Sophie, a junior, and Chloe, a sophomore, have been consistently strong for the Spartans this season. They are Superior’s No. 2 and No. 3 runners behind Audrey Phillips.

During races, the Kintops typically run side by side. Sophie sometimes moves ahead of her younger sister, but halfway through the race they are back in step.

“It’s easier to run with someone, especially when you know them,” Sophie said.

“We kind of know how each other run, so it makes everything easier,” Chloe said.

Each sister is grateful to have the other, but there is one downside:

They are often mistaken for each other.

The Kintop sisters have been told they look similar, but it is the way they talk that creates the most confusion. Not only do they have a similar tone of voice, they also use many of the same phrases and have the same delivery.

“We’re always together, so I guess we say a lot of the same things,” Chloe said.

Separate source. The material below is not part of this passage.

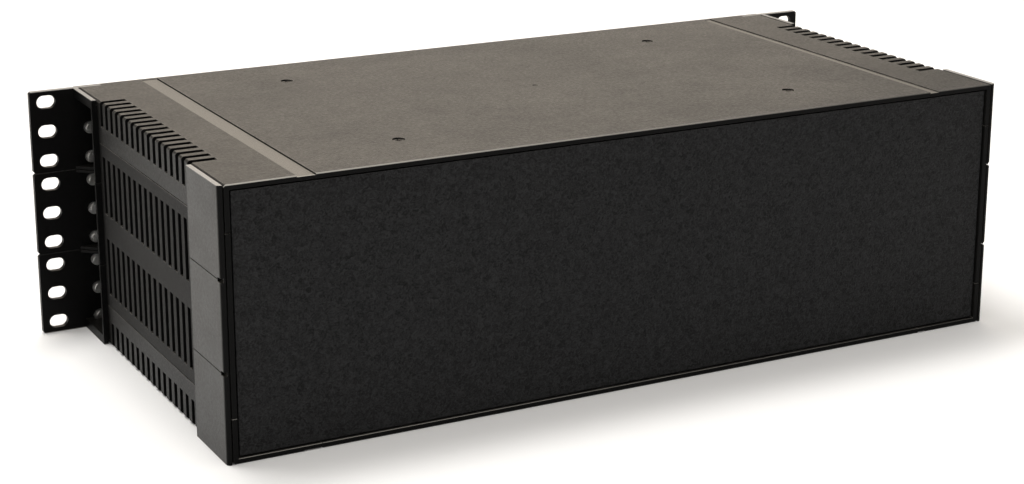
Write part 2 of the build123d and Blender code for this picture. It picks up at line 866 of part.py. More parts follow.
with BuildPart() as fuse_cap:
    cap_front_y = fuse_face_y - cap_gap - fuse_cap_height
    rod((fuse_x, cap_front_y, upper_row_z), fuse_cap_radius, fuse_cap_height, "Y")
    rod((fuse_x, fuse_face_y - cap_gap, upper_row_z), fuse_stem_radius, fuse_stem_length, "Y")
    with Locations((fuse_x, cap_front_y + driver_slot[2] / 2, upper_row_z)):
        Box(driver_slot[0], driver_slot[2], driver_slot[1], mode=Mode.SUBTRACT)
finish(fuse_cap, "fuse_cap")

# ---- level controls, sockets and latches, one set per channel ----

pot_radius = 12.0
pot_depth = 9.0
bushing_reach = 6.5
knob_radius = 13.0
knob_skirt_gap = 0.6
knob_chamfer = 1.2
spindle_radius = 3.0
knob_cavity_radius = 6.5
knob_cavity_depth = 7.0
pointer = (1.2, 9.0, 0.8)
grip_count = 24
grip_radius = 0.8
channel_names = ("left", "right")

for channel_name, x in zip(channel_names, input_x):
    with BuildPart() as level_control:
        rod((x, ear_front_y, upper_row_z), pot_radius, pot_depth, "Y")
        rod((x, panel_front_y - bushing_reach, upper_row_z), bushing_radius, bushing_reach + 4, "Y")
        rod(
            (x, panel_front_y - bushing_reach, upper_row_z),
            spindle_radius + running_gap,
            bushing_reach + front_panel_thickness + pot_depth - 1,
            "Y",
            Mode.SUBTRACT,
        )
    finish(level_control, f"{channel_name}_level_control")

    with BuildPart() as knob:
        knob_front_y = panel_front_y - knob_height
        knob_length = knob_height - knob_skirt_gap
        rod((x, knob_front_y, upper_row_z), knob_radius, knob_length, "Y")
        chamfer(knob.edges().group_by(Axis.Y)[0], knob_chamfer)
        with Locations(Location((x, knob_front_y + 3, upper_row_z), (-90, 0, 0))):
            with PolarLocations(knob_radius + grip_radius * 0.4, grip_count):
                Cylinder(
                    grip_radius,
                    knob_length,
                    align=(Align.CENTER, Align.CENTER, Align.MIN),
                    mode=Mode.SUBTRACT,
                )
        rod(
            (x, panel_front_y - knob_skirt_gap - knob_cavity_depth, upper_row_z),
            knob_cavity_radius,
            knob_cavity_depth,
            "Y",
            Mode.SUBTRACT,
        )
        spindle_start = knob_front_y + 2
        spindle_end = ear_front_y + pot_depth - 3
        rod((x, spindle_start, upper_row_z), spindle_radius, spindle_end - spindle_start, "Y")
        with Locations((x, knob_front_y + pointer[2] / 2, upper_row_z + knob_radius - pointer[1] / 2 - 1)):
            Box(pointer[0], pointer[2], pointer[1], mode=Mode.SUBTRACT)
    finish(knob, f"{channel_name}_level_knob")

socket_flange = (26.0, 31.0)
socket_flange_thickness = 2.2
socket_corner = 3.0
socket_body_radius = 11.7
socket_depth = 24.0
socket_ring_radius = 9.8
socket_core_radius = 8.2
socket_ring_depth = 14.0
contact_hole_radius = 1.4
contact_circle = 4.8
contact_hole_depth = 12.0
socket_screw_offset = (9.5, 12.0)
latch_size = (8.0, 3.0)
latch_proud = 3.0
socket_front_y = panel_front_y - socket_flange_thickness
latch_pocket_end_y = ear_front_y + 1.0


def socket_screw_points(x):
    """The two fixing points of one round socket, as X and Z."""
    dx, dz = socket_screw_offset
    return [(x - dx, lower_row_z + dz), (x + dx, lower_row_z - dz)]


def socket_flange_plate(x):
    """The square front flange of a round socket, with its two fixing holes."""
    with BuildSketch(Plane.XZ.offset(-socket_front_y)) as outline:
        with Locations((x, lower_row_z)):
            RectangleRounded(*socket_flange, socket_corner)
        with Locations(*socket_screw_points(x)):
            Circle(flange_hole_radius, mode=Mode.SUBTRACT)
    extrude(outline.sketch, amount=-socket_flange_thickness)


for channel_name, x in zip(channel_names, input_x):
    with BuildPart() as input_socket:
        socket_flange_plate(x)
        rod((x, panel_front_y, lower_row_z), socket_body_radius, socket_depth, "Y")
        rod((x, socket_front_y, lower_row_z), socket_ring_radius, socket_ring_depth, "Y", Mode.SUBTRACT)
        bar(
            (x - latch_pocket[0] / 2, socket_front_y - 1, lower_row_z + latch_rise - latch_pocket[1] / 2),
            (x + latch_pocket[0] / 2, latch_pocket_end_y, lower_row_z + latch_rise + latch_pocket[1] / 2),
            mode=Mode.SUBTRACT,
        )
    finish(input_socket, f"{channel_name}_input_socket")

    with BuildPart() as latch_tab:
        latch_low_z = lower_row_z + latch_rise - latch_size[1] / 2
        bar(
            (x - latch_size[0] / 2, socket_front_y - latch_proud, latch_low_z),
            (x + latch_size[0] / 2, panel_front_y - 0.5, latch_low_z + latch_size[1]),
        )
        chamfer(latch_tab.edges().group_by(Axis.Y)[0], 0.5)
    finish(latch_tab, f"{channel_name}_latch_tab")

# The moulded cores that hold the contacts, one at the bottom of each input socket.
with BuildPart() as input_cores:
    for x in input_x:
        rod((x, socket_front_y, lower_row_z), socket_core_radius, socket_ring_depth, "Y")
        with Locations(Location((x, socket_front_y, lower_row_z), (-90, 0, 0))):
            with PolarLocations(contact_circle, 3, start_angle=90):
                Cylinder(
                    contact_hole_radius,
                    contact_hole_depth,
                    align=(Align.CENTER, Align.CENTER, Align.MIN),
                    mode=Mode.SUBTRACT,
                )
finish(input_cores, "input_cores")

speaker_ring_radius = 11.0
speaker_core_radius = 7.4
speaker_ring_depth = 15.0
speaker_key = (3.0, 2.0)

for channel_name, x in zip(channel_names, speaker_x):
    with BuildPart() as speaker_socket:
        socket_flange_plate(x)
        rod((x, panel_front_y, lower_row_z), socket_body_radius, socket_depth, "Y")
        rod((x, socket_front_y, lower_row_z), speaker_ring_radius, speaker_ring_depth, "Y", Mode.SUBTRACT)
        rod((x, socket_front_y + 1, lower_row_z), speaker_core_radius, speaker_ring_depth - 1, "Y")
        for side in (-1, 1):
            key_mid_z = lower_row_z + side * (speaker_ring_radius - speaker_key[1] / 2 + 0.2)
            with Locations((x, socket_front_y + speaker_ring_depth / 2 + 1, key_mid_z)):
                Box(speaker_key[0], speaker_ring_depth - 2, speaker_key[1])
    finish(speaker_socket, f"{channel_name}_speaker_socket")

# ---- flange screws and indicator lenses ----

flange_head_radius = 2.6
flange_head_height = 1.4
flange_screw_length = 2.2

with BuildPart() as connector_screws:
    places = [(x, z, socket_front_y) for c in (*input_x, *speaker_x) for x, z in socket_screw_points(c)]
    inlet_front_y = panel_front_y - inlet_flange_thickness
    places += [(inlet_x + side * inlet_screw_x, lower_row_z, inlet_front_y) for side in (-1, 1)]
    for x, z, face_y in places:
        rod((x, face_y - flange_head_height, z), flange_head_radius, flange_head_height, "Y")
        rod((x, face_y, z), flange_screw_radius, flange_screw_length, "Y")
        with Locations((x, face_y - flange_head_height + cross_depth / 2, z)):
            Box(cross_length, cross_depth, cross_width, mode=Mode.SUBTRACT)
            Box(cross_width, cross_depth, cross_length, mode=Mode.SUBTRACT)
finish(connector_screws, "connector_screws")

lens_reach = 2.0
lens_depth = 6.0

with BuildPart() as indicator_lenses:
    for x in indicator_x:
        rod((x, panel_front_y - lens_reach, upper_row_z), lens_radius, lens_depth, "Y")
    fillet(indicator_lenses.edges().group_by(Axis.Y)[0], 1.5)
finish(indicator_lenses, "indicator_lenses")
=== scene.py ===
import json
from math import atan2, cos, pi, radians, sin, tan

import bmesh
import bpy
from mathutils import Matrix, Vector


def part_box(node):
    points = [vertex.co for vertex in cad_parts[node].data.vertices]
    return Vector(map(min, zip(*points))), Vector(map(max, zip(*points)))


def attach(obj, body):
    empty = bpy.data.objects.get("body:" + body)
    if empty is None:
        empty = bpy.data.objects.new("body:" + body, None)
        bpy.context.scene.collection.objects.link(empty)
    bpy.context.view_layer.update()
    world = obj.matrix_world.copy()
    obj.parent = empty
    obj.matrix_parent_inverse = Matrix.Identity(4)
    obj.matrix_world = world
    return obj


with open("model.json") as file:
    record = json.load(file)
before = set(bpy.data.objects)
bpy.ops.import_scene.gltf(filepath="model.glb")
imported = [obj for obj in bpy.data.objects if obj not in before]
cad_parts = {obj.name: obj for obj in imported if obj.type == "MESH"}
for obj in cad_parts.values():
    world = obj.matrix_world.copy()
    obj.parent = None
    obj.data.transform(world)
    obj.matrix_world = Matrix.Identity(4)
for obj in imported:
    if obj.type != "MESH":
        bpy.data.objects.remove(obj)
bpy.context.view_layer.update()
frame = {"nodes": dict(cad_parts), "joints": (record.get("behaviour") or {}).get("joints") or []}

mm = 0.001


# ---- Studio ----
# The amplifier stands directly on a pale, seamless floor and is seen from behind and above,
# with its right-hand vents towards the lens. Large soft lights stand above it and beyond it.

view_azimuth = radians(152.3)
view_elevation = radians(15.7)
lens_place = Vector((0.5277, 0.9885, 0.3868))
lens_length = 75.9
lens_rise = -0.049
floor_reach = 11.0

camera_data = bpy.data.cameras.new("studio_camera")
camera_data.lens = lens_length
camera_data.shift_y = lens_rise
camera_data.clip_end = 60.0
camera = bpy.data.objects.new("studio_camera", camera_data)
bpy.context.scene.collection.objects.link(camera)
camera_back = Vector((
    sin(view_azimuth) * cos(view_elevation),
    -cos(view_azimuth) * cos(view_elevation),
    sin(view_elevation),
))
camera.location = lens_place
camera.rotation_mode = "QUATERNION"
camera.rotation_quaternion = (-camera_back).to_track_quat("-Z", "Y")
bpy.context.scene.camera = camera
bpy.context.scene.view_settings.view_transform = "Standard"


def new_piece(name, mesh_builder, material=None):
    """Makes a mesh object from a finished bmesh and gives it a material."""
    mesh = bpy.data.meshes.new(name)
    mesh_builder.to_mesh(mesh)
    mesh_builder.free()
    piece = bpy.data.objects.new(name, mesh)
    bpy.context.scene.collection.objects.link(piece)
    if material:
        mesh.materials.append(material)
    return piece


def start_material(name, roughness, metallic=0.0, specular=0.5):
    """A new Principled material with its plain numbers set on the shader itself."""
    material = bpy.data.materials.new(name)
    material.use_nodes = True
    tree = material.node_tree
    shader = tree.nodes["Principled BSDF"]
    shader.inputs["Roughness"].default_value = roughness
    shader.inputs["Metallic"].default_value = metallic
    shader.inputs["Specular IOR Level"].default_value = specular
    return material, tree, shader


def add_node(tree, kind, **values):
    """Adds a node and sets its inputs by name, with underscores for spaces."""
    node = tree.nodes.new(kind)
    for key, value in values.items():
        node.inputs[key.replace("_", " ")].default_value = value
    return node


def blend_colours(tree, factor, low, high):
    """A colour mix of two plain colours or sockets, by a mask."""
    mix = tree.nodes.new("ShaderNodeMix")
    mix.data_type = "RGBA"
    tree.links.new(factor, mix.inputs[0])
    for index, colour in ((6, low), (7, high)):
        if isinstance(colour, bpy.types.NodeSocket):
            tree.links.new(colour, mix.inputs[index])
        else:
            mix.inputs[index].default_value = (*colour, 1.0)
    return mix.outputs[2]


def spread(tree, value, low, high, from_low=0.0, from_high=1.0):
    """Maps a value onto the range from low to high."""
    node = add_node(
        tree, "ShaderNodeMapRange", From_Min=from_low, From_Max=from_high, To_Min=low, To_Max=high
    )
    tree.links.new(value, node.inputs["Value"])
    return node.outputs["Result"]


floor_build = bmesh.new()
bmesh.ops.create_grid(floor_build, x_segments=8, y_segments=8, size=floor_reach)
floor_material, floor_tree, floor_shader = start_material("studio_floor_paper", 0.9, specular=0.1)
paper_noise = add_node(floor_tree, "ShaderNodeTexNoise", Scale=3.0, Detail=2.0)
paper_colour = blend_colours(
    floor_tree, paper_noise.outputs["Fac"], (0.92, 0.935, 0.95), (0.94, 0.955, 0.97)
)
floor_tree.links.new(paper_colour, floor_shader.inputs["Base Color"])
floor = new_piece("studio_floor", floor_build, floor_material)
floor.location.z = -0.1 * mm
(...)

When their older sister, Natalie, is in the mix, it adds another layer of confussion. Natalie was also a prominent cross country runner for Superior.

“It runs in the family,” Sophie said.

“Literally,” Chloe said, laughing at her sister’s unintentional pun.

Natalie Kintop graduated in 2013 and was Superior’s No. 2 runner behind Leah Holmes, a four-time state qualifier. In Natalie’s senior year, Superior was one place away from qualifying for state as a team, a feat the Spartan girls have yet to accomplish.

Sophie and Chloe have this season and the next to reach the state meet.

For this season, they share the goal of earning Lake Superior All-Conference recognition.

“Sophia has just missed being All-Conference in the Lake Superior Conference the past two seasons, and Chloe was ill last year at Conference as a freshman,” Sims said.

The Lake Superior Conference meet will be held Oct. 11 at Chequamegon Bay Golf Club in Ashland.

“Although they know they are ultimately competing against runners from other teams, there’s no doubt they compete against each other too,” Sims said.

“Their sibling rivalry is healthy and has really pushed them to get faster in practice and races.”